A crise económica e as limitações financeiras no poder judiciário levantam debate sobre a autonomia do poder judicial e os desafios da classe. Quadros do sector respondem como e por que a crise económica e as limitações orçamentais afectam ou não a autonomia do poder judicial em Angola. Esta é uma reportagem onde O Decreto mostra como a falta de recursos financeiros e a dependência do Executivo impactam ou não a capacidade dos tribunais em cumprir o seu papel de forma justa e imparcial.
Baixos salários, falta de materiais de escritório, condições precárias das infraestruturas judiciais e carência de ferramentas de trabalho são quebra-cabeças para as estruturas do Serviço de Investigação Criminal (instituição onde são instruídos os processos), Procuradorias (Instalações que vê-la pela legalidade do processo) e até mesmo dos próprios tribunais (quem tem como fim último a feitura da justiça).
Para o Bastonário da Ordem dos Advogados de Angola (OAA), José Luís Domingos, (Zé Luís), a questão que se aplica não é de crise financeira ou não, mas, mais profundo ainda: “ou seja, a questão da autonomia financeira dos tribunais naquilo que é dependência do Executivo”, disse.
Para Zé Luís os nossos tribunais dependem do ponto de vista orçamental do Executivo: “É o Executivo que prepara o orçamento do Poder Judicial, praticamente na perspectiva de integrá-lo no orçamento geral. Qual é o grande problema disso? É que o próprio Executivo, quando recebe a proposta do Poder Judicial, é habitual reduzir aquilo que realmente o Poder propõe. Ou seja, não há uma perspectiva do Poder Judicial apresentar um orçamento que vai ser discutido na Assembleia sem passar antes pelo corte do Executivo”, lamentou.

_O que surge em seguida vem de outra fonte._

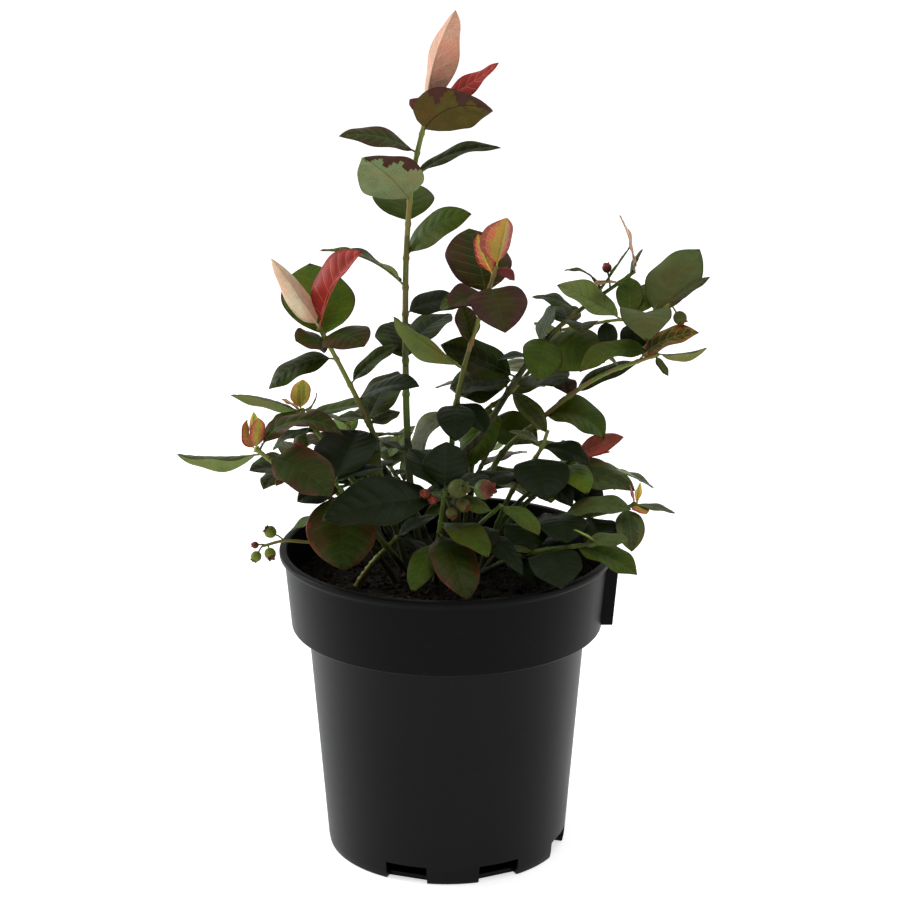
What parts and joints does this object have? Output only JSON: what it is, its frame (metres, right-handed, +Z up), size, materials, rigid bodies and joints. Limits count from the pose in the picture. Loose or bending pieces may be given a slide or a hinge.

“Outra questão é que quando há o desembolso das verbas aprovadas, nem sequer os tribunais chegam a receber cerca de 40% da verba aprovada. É evidente que nós temos defendido que esse condicionalismo financeiro limita bastante a eficiência do tribunal. Tem sido um dos pontos de estrangulamento do Poder Judicial”, afirmou.
Segundo o bastonário, há crise financeira, “mas entendemos que, no âmbito das prioridades do país, tendo pouco dinheiro, deve-se realmente eleger o orçamento dos tribunais como prioridade. Digo prioridade quanto ao montante e ao volume do desembolso”, disse.
Para o presidente do Sindicato dos Magistrados do Ministério Público (SMMP), Adelino Fançony, a autonomia do poder judicial é sempre afectada pelas limitações financeiras que o Executivo impõe ao poder judicial: “Para o sector da justiça precisam de dinheiro, e principalmente o facto de que a dependência do poder judicial em relação aos dois outros poderes impede efectivamente a actividade efectiva do poder judiciário”, disse.
Portanto, para Fançony, sem dinheiro, por mais que haja boa vontade, não se consegue efectivamente fazer nada: “Daí que concordamos que as limitações causadas pela crise financeira vão impactar negativamente no exercício efectivo do poder judiciário e, consequentemente, vão afectar a justiça efectiva”, disse.
Entretanto, o jurista e presidente da Associação Justiça, País e Democracia (AJPD), Serra Bango, entende que as decisões do poder judicial não podem estar condicionadas pelas limitações financeiras nem mesmo pela crise económica que o país vive. “Não, não afecta”, foi peremptório. Se não afecta a autonomia do sistema legislativo dentro do Executivo, o por que é que vai afectar a autonomia do sistema judicial?” questionou.
“O sistema judicial única coisa que deve fazer, é elaborar o seu orçamento e apresentar à entidade a propor o orçamento, e o sistema judicial deve exigir o seu orçamento. Portanto, as restrições devem impor-se a todos, quer no Executivo, nas despesas que ele efectua, algumas das quais desnecessárias, quer no Legislativo”, disse.
Bango considera o poder judicial bastante importante e deve ser tratado pelo seu nível de importância: “deve haver limitações e restrições, e assim o poder judicial que é um órgão muito importante, deve ser tratado com a devida importância. Dá-se pouca importância ao sistema judicial, mas o sistema judiciário permite a estabilidade social do país”, disse.
O líder daquela Organização Não Governamental diz também que o problema do poder judicial prende-se com a má gestão da coisa pública. “Penso que a questão não é externa. A questão é: por que falta o tinteiro? Será que a administração dos tribunais ou cofres dos tribunais é gerida convenientemente, e a distribuição do material é feita de acordo com as necessidades que os órgãos têm? Não me parece que falta dinheiro para faltar os tinteiros ou o papel. Parece-nos que falta uma gestão coerente para que estes meios estejam disponíveis à disposição dos tribunais. Então, digam, por que numa secretaria da Presidência da República, que tem tanto dinheiro, falta-lhes papel?”, disse.